In all the back and forth negotiations over the Irish border, it seems that the best unionists can expect is that there is no major concession by London.
This alarming state of affairs first became apparent in early December, when the government — despite being dependent on DUP support for its survival — almost made a commitment that would have delighted Dublin over the border, and done irreparable damage to the Union.
Then, after the DUP protested, the EU and UK came up with a revised form of words that also gave assurances that there would be no border in the Irish Sea.
The EU tried to formalise the matter in legal text that would have meant, as a so-called ‘backstop’ if other options could not be agreed, Northern Ireland staying in the customs union and single market.
Yesterday the EU and UK agreed on a transition deal without tying down the matter of the border. The fudge persists.

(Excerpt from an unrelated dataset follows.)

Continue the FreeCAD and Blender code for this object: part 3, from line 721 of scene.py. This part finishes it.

But what is unsettling about all this is the way that Dublin has been almost entirely intransigent on its insistence that having no ‘hard border’ does not merely mean no intrusive checks, it actually means being within the same regulatory framework, while London has not been similarly intransigent on the border in its own territory at the Irish Sea (even though latterly Theresa May said the UK could never accept such).

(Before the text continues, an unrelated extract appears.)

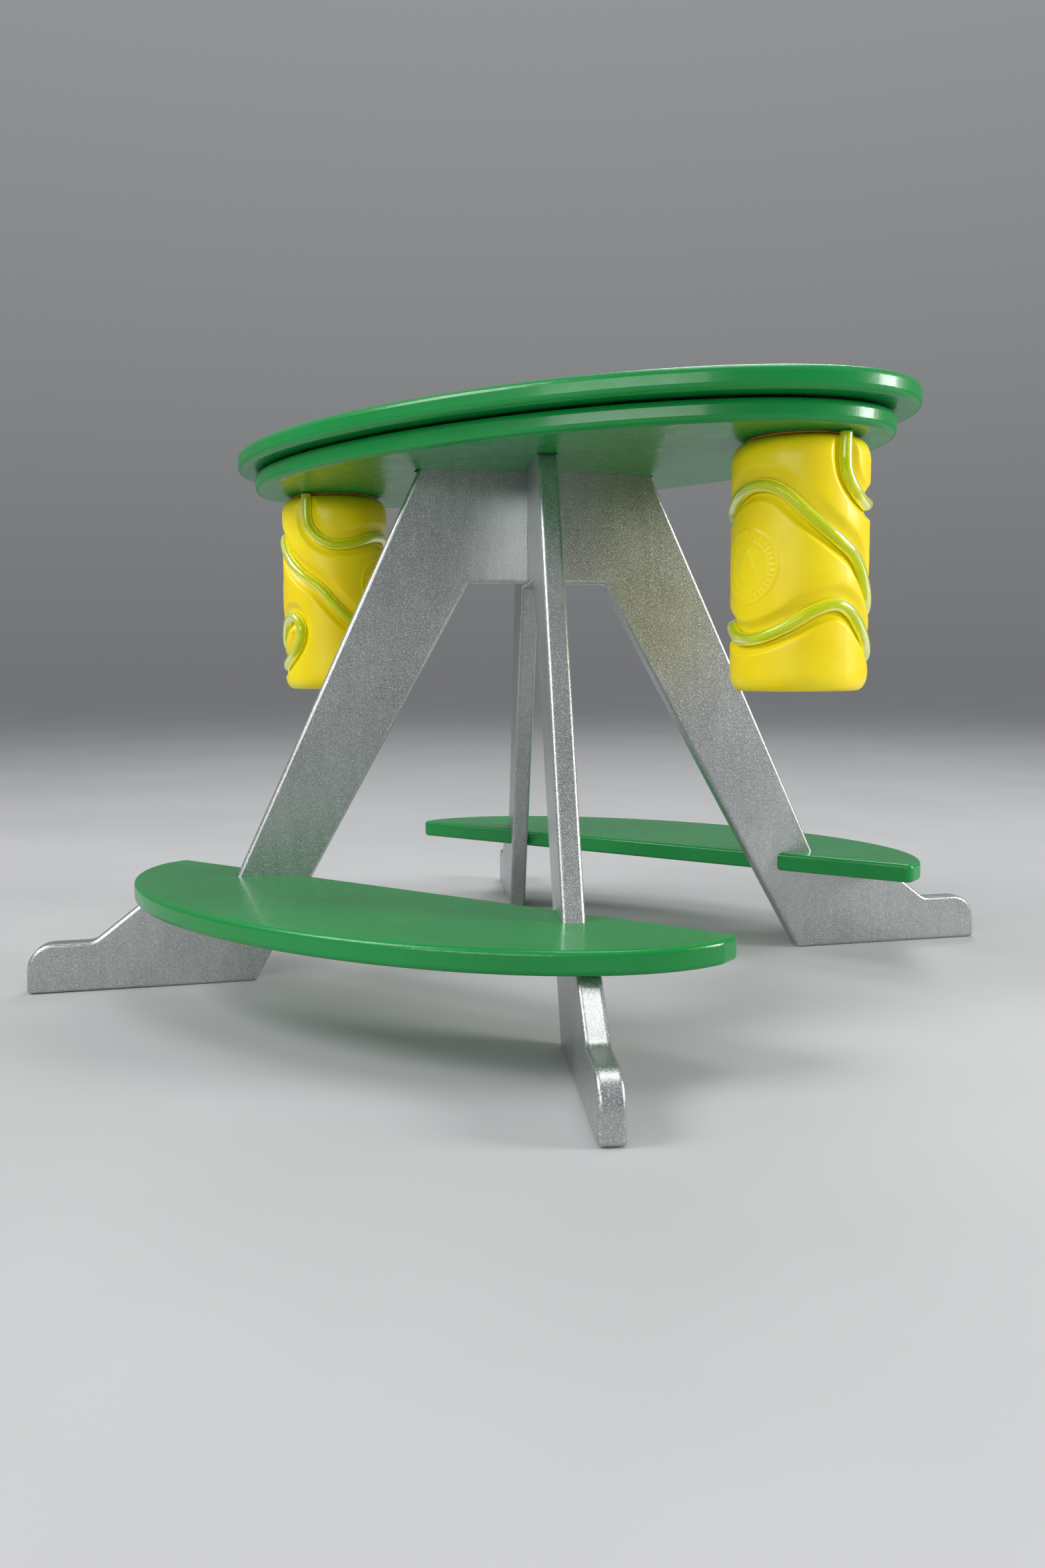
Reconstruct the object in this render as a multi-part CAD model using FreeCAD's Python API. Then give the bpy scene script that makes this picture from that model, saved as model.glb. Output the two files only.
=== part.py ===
import FreeCAD, Part
import math
import os

# Low oval stand with a turning top: two crossed board legs, two foot benches and two bottles that
# hang by their screw caps in the lower oval.  Millimetres, +Z up, origin on the floor at the centre.
# X runs along the ovals (bottles at +X and -X), Y runs across them (benches at +Y and -Y).

V = FreeCAD.Vector
UP = V(0, 0, 1)

# ---- boards and overall sizes ----
BOARD = 12.0                    # thickness of the two leg panels
OVAL_BOARD = 12.0               # thickness of each oval
BENCH_BOARD = 12.0              # thickness of each bench
LEG_ANGLE = 41.0                # each panel's angle in plan from the Y axis, degrees
UNDER_Z = 315.0                 # underside of the lower oval
LOWER_LENGTH = 458.0            # lower oval
LOWER_WIDTH = 228.0
TOP_OVERHANG_X = 13.0           # upper oval beyond the lower one
TOP_OVERHANG_Y = 10.5
TOP_GAP = 1.6                   # slit between the two ovals
OVAL_ROUND = 3.5                # rounded arris of the ovals
BENCH_ROUND = 2.6
PANEL_ROUND = 2.2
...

The overall UK approach to the matter gives the impression that the issue is less than a British red line, and Dublin and Brussels seem very aware of that chink of uncertainty.

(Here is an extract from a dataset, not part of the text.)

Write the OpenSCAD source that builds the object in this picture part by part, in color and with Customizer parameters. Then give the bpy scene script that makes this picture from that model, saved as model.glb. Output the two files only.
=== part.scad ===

Michel Barnier is seeming to make clear that in the ultimate deal the backstop of NI staying in the customs union and single market will still apply.
This is such a serious matter that it must be made clear to Downing Street that the DUP will withdraw support for the Tories if there are any further assurances in favour of Dublin-EU.
In the meantime the party needs to secure a formal pledge from the government until an EU deal or without one, that there is no question of any internal UK border.